There is a theory in environmental psychology called the "Fractal Fluency" hypothesis. It suggests that our brains are hardwired to process the types of patterns found in nature—like tree branches or clouds—and that looking at these patterns lowers our physiological stress. Pollock, perhaps accidentally, tapped into the same visual language that a forest uses.
That’s probably why people pay $200 million for them.
It isn't because they're "hard" to do in a technical, "I can draw a realistic horse" kind of way. It's because they captured something visceral and raw about the human experience. They represent the moment when art stopped being a window into a different world and started being an object in our world.
Practical Steps for Art Enthusiasts
If you're looking to dive deeper into the world of Abstract Expressionism or want to bring this style into your home, keep these points in mind:
- Visit the MoMA or the Met: Seeing a Pollock in person is non-negotiable. The scale is what makes it work. One: Number 31, 1950 is nearly 18 feet wide. It’s designed to wrap around your peripheral vision.
- Check the "Pollock-Krasner House": If you’re ever in East Hampton, visit his actual studio. The floor is still covered in the original paint splatters from when he painted his masterpieces. It’s a literal time capsule.
- Avoid "Kitsch" Replicas: When buying a Jackson Pollock style painting for your home, look for artists who understand "layering" rather than just "splashing." If the painting looks like it was done in five minutes, it probably was. Good abstract art takes time to build depth.
- Experiment with Fluidity: If you're a creator, try using a "medium" like Floetrol to give your paint that long, stringy drip characteristic of the 1950s enamel look.
The real legacy of this style isn't about being messy. It's about being honest. It's about showing the work, the mistakes, and the gravity involved in the act of creation. It taught us that sometimes, the way the paint hits the canvas is just as important as what the paint represents.
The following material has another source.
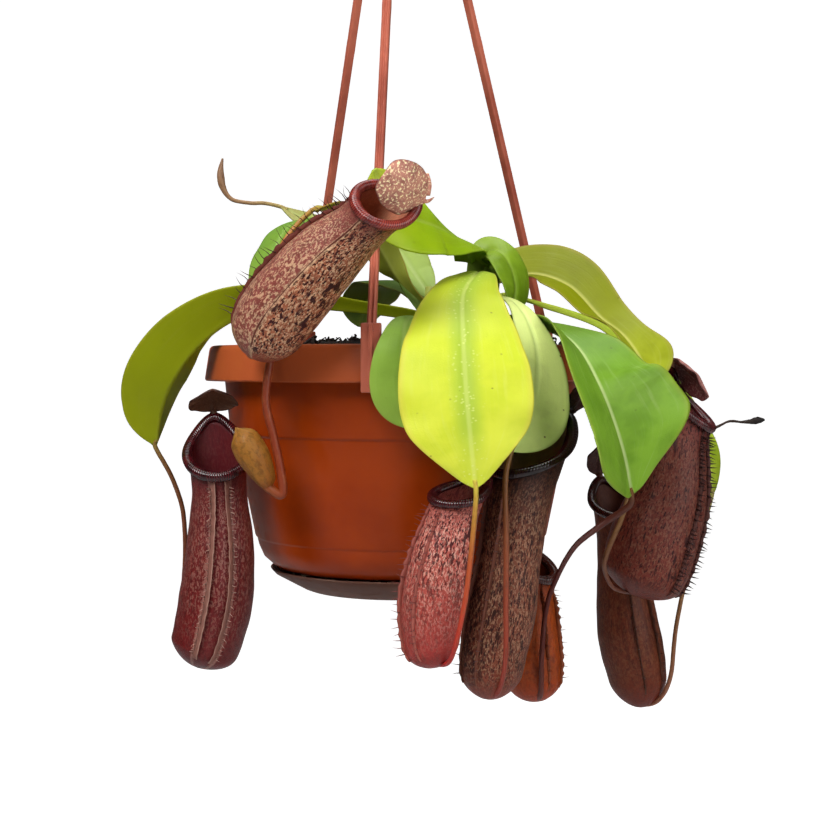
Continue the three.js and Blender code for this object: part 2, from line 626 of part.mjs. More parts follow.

To start your own project, grab some heavy-duty drop cloths and a few cans of industrial-grade enamel paint. Focus on the speed of your arm movement rather than the placement of the drips. If you want to understand the history more deeply, read Pollock: An American Saga by Steven Naifeh and Gregory White Smith. This biography provides the most detailed account of how his personal struggles influenced the frantic energy found in his greatest works. For a visual deep dive into the physics, look up the research papers by Richard Taylor on "Fractal Analysis of Pollock's Drip Paintings."